**EXERCISE OBJECTIVE:**
Copy out each line of the listing that has the word "scene" in it.

**EXCERPTED DATA:**

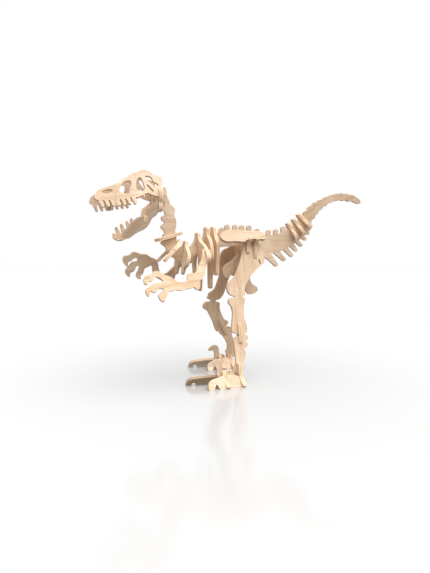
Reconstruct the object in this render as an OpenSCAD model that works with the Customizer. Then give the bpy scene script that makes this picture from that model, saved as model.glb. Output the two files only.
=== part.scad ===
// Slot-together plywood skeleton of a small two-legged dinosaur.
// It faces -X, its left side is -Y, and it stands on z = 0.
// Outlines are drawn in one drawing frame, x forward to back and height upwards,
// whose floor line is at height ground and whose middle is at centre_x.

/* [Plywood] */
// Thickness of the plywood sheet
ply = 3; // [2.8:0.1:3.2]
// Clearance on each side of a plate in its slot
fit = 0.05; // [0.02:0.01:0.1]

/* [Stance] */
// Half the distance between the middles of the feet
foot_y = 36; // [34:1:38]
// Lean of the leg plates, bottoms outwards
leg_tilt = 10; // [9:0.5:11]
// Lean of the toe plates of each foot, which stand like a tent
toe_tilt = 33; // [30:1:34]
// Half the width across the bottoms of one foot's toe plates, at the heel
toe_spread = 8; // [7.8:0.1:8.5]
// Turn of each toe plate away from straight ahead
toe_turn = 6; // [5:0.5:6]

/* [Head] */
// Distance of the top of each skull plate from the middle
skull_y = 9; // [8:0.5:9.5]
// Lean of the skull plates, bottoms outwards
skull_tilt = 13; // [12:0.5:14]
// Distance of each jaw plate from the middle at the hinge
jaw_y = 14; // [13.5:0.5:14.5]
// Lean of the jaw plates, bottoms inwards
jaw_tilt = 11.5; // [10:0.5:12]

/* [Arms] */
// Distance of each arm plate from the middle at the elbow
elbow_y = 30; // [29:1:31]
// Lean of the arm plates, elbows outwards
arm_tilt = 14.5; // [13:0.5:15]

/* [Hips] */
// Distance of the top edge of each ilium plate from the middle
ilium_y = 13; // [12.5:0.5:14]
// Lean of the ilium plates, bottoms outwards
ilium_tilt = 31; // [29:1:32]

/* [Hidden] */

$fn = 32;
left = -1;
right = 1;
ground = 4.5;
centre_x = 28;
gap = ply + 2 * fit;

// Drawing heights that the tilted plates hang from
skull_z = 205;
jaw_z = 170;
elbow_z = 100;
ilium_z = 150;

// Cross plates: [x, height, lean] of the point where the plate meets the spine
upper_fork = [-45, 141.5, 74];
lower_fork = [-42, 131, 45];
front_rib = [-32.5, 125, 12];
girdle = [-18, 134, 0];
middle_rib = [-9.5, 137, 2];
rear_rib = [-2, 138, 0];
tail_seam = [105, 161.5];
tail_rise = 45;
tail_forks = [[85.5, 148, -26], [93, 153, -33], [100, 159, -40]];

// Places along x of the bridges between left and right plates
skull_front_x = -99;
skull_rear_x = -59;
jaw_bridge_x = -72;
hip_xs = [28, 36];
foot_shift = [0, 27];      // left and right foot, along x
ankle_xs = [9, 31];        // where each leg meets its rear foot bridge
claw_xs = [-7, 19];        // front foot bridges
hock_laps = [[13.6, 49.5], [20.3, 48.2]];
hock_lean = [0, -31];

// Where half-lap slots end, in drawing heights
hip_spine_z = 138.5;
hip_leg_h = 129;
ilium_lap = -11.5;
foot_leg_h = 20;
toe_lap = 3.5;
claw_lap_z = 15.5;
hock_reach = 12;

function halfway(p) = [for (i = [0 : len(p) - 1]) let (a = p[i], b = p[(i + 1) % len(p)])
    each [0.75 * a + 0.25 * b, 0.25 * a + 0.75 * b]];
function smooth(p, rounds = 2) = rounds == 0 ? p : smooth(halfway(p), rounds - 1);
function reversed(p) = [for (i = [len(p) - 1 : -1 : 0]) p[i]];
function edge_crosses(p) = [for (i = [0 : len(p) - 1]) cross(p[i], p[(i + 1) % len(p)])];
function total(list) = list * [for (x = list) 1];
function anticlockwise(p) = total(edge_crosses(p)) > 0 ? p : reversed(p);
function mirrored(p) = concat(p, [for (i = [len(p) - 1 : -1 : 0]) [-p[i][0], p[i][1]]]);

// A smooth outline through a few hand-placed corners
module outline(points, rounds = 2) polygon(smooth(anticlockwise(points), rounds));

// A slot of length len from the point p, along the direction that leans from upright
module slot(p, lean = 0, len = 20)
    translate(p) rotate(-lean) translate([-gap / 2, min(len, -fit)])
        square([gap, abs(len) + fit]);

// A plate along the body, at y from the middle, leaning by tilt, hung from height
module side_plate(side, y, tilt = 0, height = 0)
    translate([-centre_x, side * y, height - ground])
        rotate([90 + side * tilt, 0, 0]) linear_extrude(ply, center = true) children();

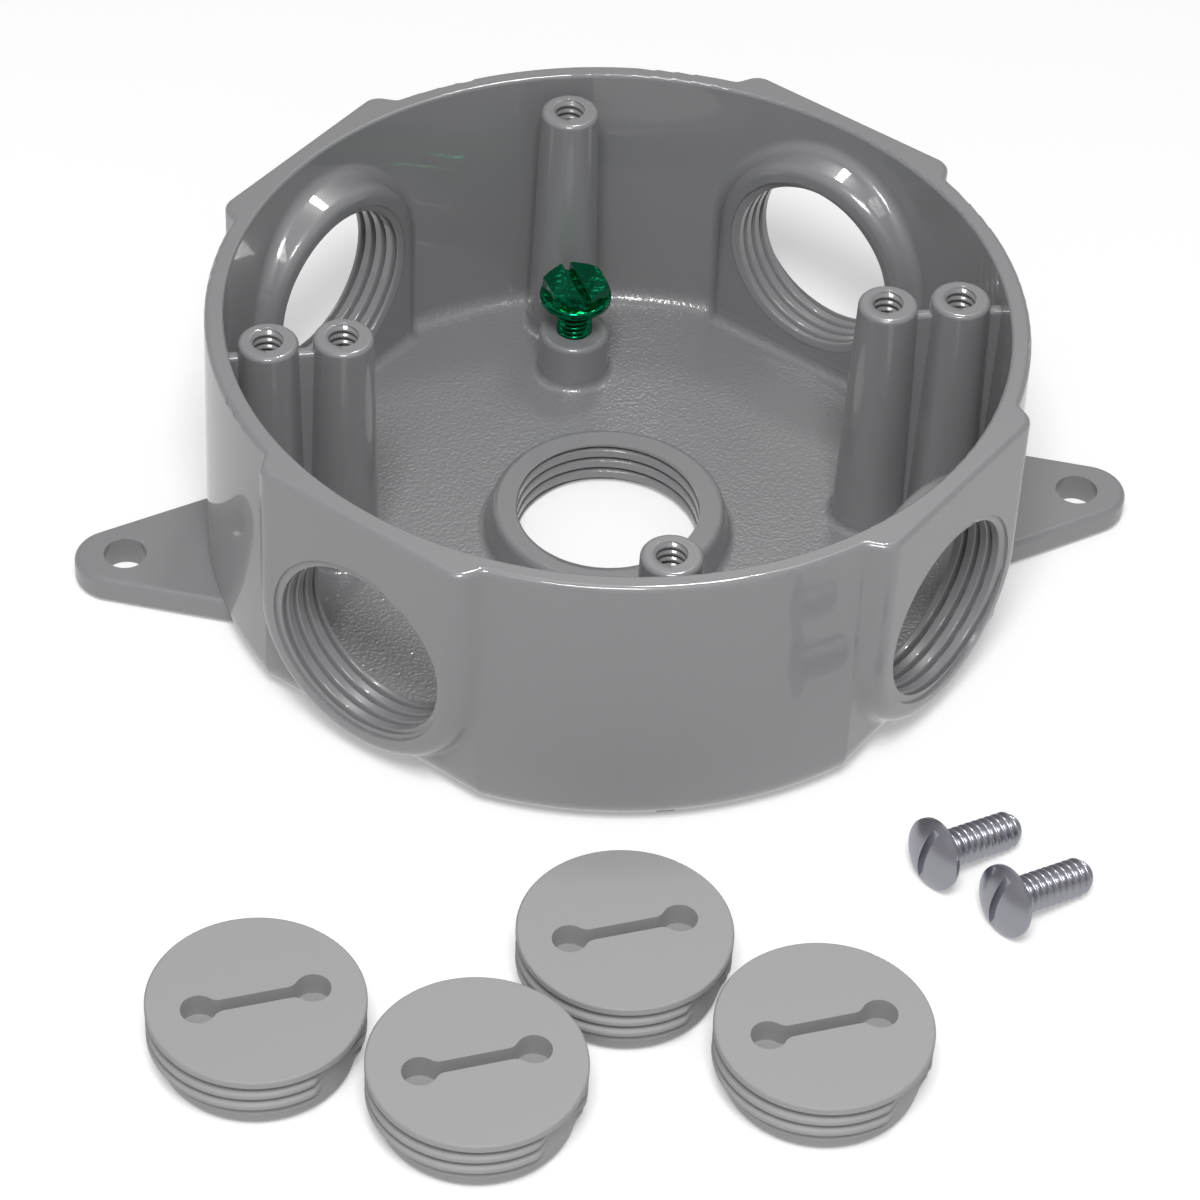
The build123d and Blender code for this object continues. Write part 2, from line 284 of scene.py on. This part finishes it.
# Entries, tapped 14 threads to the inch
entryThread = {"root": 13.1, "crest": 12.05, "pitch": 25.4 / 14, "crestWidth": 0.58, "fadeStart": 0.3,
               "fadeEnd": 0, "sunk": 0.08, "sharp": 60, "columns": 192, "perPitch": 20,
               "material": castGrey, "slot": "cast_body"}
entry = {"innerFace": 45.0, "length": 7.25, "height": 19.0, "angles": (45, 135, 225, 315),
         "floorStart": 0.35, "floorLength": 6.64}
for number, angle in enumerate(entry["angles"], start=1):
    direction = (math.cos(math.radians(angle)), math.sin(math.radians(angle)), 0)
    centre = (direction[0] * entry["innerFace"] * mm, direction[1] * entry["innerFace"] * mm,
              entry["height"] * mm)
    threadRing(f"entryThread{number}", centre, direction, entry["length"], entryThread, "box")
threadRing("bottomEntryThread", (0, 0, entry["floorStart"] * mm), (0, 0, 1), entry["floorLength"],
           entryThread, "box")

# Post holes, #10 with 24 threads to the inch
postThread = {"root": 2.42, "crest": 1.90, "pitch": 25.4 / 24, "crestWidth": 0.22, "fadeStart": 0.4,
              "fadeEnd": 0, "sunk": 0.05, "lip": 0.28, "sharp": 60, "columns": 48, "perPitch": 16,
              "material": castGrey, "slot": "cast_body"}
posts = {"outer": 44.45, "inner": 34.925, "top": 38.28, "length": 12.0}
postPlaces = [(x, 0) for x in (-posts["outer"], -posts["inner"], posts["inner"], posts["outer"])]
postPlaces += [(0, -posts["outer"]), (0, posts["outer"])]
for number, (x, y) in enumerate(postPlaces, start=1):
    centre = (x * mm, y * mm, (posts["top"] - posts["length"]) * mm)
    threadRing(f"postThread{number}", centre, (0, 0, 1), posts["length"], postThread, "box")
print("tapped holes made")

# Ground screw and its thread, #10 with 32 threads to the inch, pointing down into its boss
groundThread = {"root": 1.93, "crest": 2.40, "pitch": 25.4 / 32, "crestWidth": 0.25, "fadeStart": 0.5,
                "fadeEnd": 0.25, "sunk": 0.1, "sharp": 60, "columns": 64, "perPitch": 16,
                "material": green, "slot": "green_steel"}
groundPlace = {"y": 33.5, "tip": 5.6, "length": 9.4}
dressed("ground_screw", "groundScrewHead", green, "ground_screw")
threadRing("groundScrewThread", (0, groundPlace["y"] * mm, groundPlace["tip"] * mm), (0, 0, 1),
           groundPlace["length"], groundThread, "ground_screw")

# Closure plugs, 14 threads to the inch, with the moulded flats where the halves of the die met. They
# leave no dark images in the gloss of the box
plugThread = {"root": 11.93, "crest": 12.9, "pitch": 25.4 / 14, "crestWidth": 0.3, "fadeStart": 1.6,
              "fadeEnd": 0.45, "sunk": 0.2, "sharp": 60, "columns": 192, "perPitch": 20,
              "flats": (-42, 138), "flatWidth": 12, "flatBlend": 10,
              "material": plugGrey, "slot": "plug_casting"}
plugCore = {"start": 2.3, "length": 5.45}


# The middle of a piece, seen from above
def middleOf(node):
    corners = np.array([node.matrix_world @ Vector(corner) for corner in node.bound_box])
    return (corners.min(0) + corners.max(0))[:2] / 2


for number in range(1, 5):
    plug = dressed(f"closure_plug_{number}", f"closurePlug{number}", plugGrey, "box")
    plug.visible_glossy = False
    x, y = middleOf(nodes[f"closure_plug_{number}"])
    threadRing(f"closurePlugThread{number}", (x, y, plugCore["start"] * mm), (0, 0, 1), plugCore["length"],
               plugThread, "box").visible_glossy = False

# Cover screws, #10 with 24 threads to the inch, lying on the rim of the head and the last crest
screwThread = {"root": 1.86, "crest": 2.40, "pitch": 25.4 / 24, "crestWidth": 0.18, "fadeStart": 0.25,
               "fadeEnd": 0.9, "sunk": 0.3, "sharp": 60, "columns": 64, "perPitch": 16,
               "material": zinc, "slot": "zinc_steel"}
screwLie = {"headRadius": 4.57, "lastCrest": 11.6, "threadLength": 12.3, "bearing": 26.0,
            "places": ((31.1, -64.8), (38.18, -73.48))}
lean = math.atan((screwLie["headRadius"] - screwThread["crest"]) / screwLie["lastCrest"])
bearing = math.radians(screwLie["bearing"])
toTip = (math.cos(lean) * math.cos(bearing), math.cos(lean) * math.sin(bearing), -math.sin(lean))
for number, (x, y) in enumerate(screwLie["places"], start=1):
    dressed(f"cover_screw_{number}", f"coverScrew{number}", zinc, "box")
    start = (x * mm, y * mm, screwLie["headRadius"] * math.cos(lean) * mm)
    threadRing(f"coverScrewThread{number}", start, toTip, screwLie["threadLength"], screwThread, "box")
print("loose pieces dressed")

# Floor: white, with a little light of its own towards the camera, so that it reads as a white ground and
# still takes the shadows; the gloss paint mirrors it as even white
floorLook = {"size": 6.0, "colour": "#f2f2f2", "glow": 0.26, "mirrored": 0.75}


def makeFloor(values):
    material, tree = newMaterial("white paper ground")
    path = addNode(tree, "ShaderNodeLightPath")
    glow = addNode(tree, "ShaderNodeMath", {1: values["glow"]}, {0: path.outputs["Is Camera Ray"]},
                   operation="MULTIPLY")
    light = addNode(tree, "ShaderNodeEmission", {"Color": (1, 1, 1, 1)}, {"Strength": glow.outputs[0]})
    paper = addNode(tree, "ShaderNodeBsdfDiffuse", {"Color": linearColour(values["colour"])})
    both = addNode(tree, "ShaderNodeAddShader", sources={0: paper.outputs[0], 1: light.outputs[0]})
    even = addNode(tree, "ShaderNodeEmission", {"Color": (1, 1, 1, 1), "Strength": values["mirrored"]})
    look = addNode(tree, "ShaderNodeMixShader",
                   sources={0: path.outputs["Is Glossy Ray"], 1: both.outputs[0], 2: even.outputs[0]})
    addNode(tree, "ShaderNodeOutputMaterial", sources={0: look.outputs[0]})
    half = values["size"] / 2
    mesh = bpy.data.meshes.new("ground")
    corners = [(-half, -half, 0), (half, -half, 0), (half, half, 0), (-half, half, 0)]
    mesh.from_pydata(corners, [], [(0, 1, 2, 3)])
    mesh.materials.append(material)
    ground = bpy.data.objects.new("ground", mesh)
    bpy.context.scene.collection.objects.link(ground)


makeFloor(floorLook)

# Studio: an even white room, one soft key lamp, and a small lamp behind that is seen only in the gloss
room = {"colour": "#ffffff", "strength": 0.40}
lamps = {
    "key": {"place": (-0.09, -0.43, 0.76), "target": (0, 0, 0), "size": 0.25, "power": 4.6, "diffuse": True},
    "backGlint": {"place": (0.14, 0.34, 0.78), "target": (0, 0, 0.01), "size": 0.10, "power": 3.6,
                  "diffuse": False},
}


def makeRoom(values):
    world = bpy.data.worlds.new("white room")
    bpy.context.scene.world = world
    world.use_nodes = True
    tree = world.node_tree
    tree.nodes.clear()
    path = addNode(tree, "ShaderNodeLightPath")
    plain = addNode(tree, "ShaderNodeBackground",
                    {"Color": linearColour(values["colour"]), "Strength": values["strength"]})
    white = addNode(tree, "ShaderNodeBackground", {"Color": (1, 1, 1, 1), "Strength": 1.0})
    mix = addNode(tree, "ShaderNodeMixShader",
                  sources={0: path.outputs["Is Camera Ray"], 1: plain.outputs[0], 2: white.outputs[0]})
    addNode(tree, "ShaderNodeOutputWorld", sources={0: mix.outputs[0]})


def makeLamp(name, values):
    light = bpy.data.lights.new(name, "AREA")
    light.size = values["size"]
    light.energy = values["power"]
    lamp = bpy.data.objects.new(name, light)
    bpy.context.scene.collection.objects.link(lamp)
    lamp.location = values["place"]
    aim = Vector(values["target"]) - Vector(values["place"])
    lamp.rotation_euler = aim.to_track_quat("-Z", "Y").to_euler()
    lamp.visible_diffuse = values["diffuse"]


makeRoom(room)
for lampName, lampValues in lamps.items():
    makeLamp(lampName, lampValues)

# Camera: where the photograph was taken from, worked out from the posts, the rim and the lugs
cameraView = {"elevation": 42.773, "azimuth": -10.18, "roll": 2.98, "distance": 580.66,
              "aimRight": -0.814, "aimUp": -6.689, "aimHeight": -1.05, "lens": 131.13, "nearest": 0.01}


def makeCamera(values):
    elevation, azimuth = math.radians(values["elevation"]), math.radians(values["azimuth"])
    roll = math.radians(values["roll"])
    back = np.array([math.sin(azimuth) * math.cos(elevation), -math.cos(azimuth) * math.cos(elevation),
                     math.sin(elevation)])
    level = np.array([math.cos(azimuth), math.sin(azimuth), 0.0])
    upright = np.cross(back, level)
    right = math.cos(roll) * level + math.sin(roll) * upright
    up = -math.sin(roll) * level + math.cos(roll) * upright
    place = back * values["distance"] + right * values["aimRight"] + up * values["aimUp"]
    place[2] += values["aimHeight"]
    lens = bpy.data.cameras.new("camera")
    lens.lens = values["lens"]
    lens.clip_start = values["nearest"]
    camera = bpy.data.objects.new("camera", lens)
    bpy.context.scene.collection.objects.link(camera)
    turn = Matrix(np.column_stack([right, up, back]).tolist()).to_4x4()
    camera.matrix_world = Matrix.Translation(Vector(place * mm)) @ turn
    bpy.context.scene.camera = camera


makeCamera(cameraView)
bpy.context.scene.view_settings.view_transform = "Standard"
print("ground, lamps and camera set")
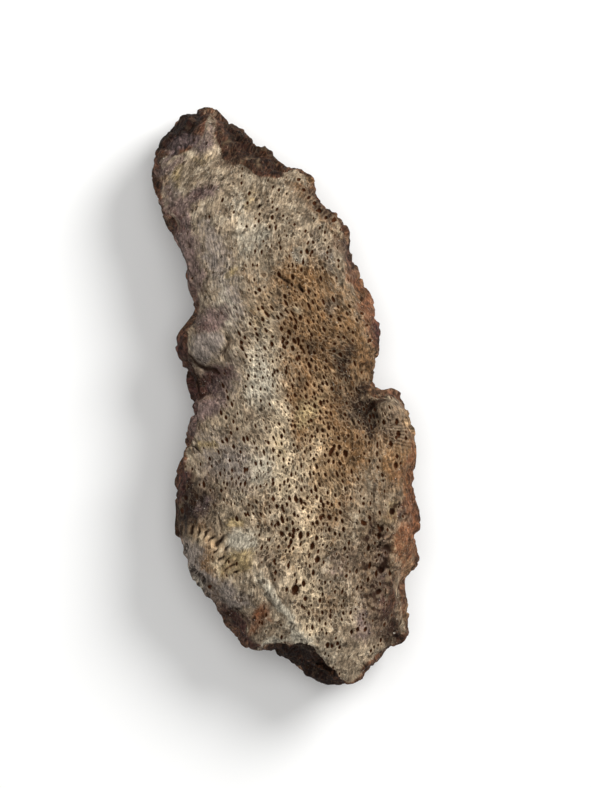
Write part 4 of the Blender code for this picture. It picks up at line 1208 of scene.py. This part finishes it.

**COMPLETE RESPONSE:**
Reconstruct the object in this render as an OpenSCAD model that works with the Customizer. Then give the bpy scene script that makes this picture from that model, saved as model.glb. Output the two files only.
The build123d and Blender code for this object continues. Write part 2, from line 284 of scene.py on. This part finishes it.
    bpy.context.scene.collection.objects.link(ground)
    bpy.context.scene.world = world
    bpy.context.scene.collection.objects.link(lamp)
    bpy.context.scene.collection.objects.link(camera)
    bpy.context.scene.camera = camera
bpy.context.scene.view_settings.view_transform = "Standard"
Write part 4 of the Blender code for this picture. It picks up at line 1208 of scene.py. This part finishes it.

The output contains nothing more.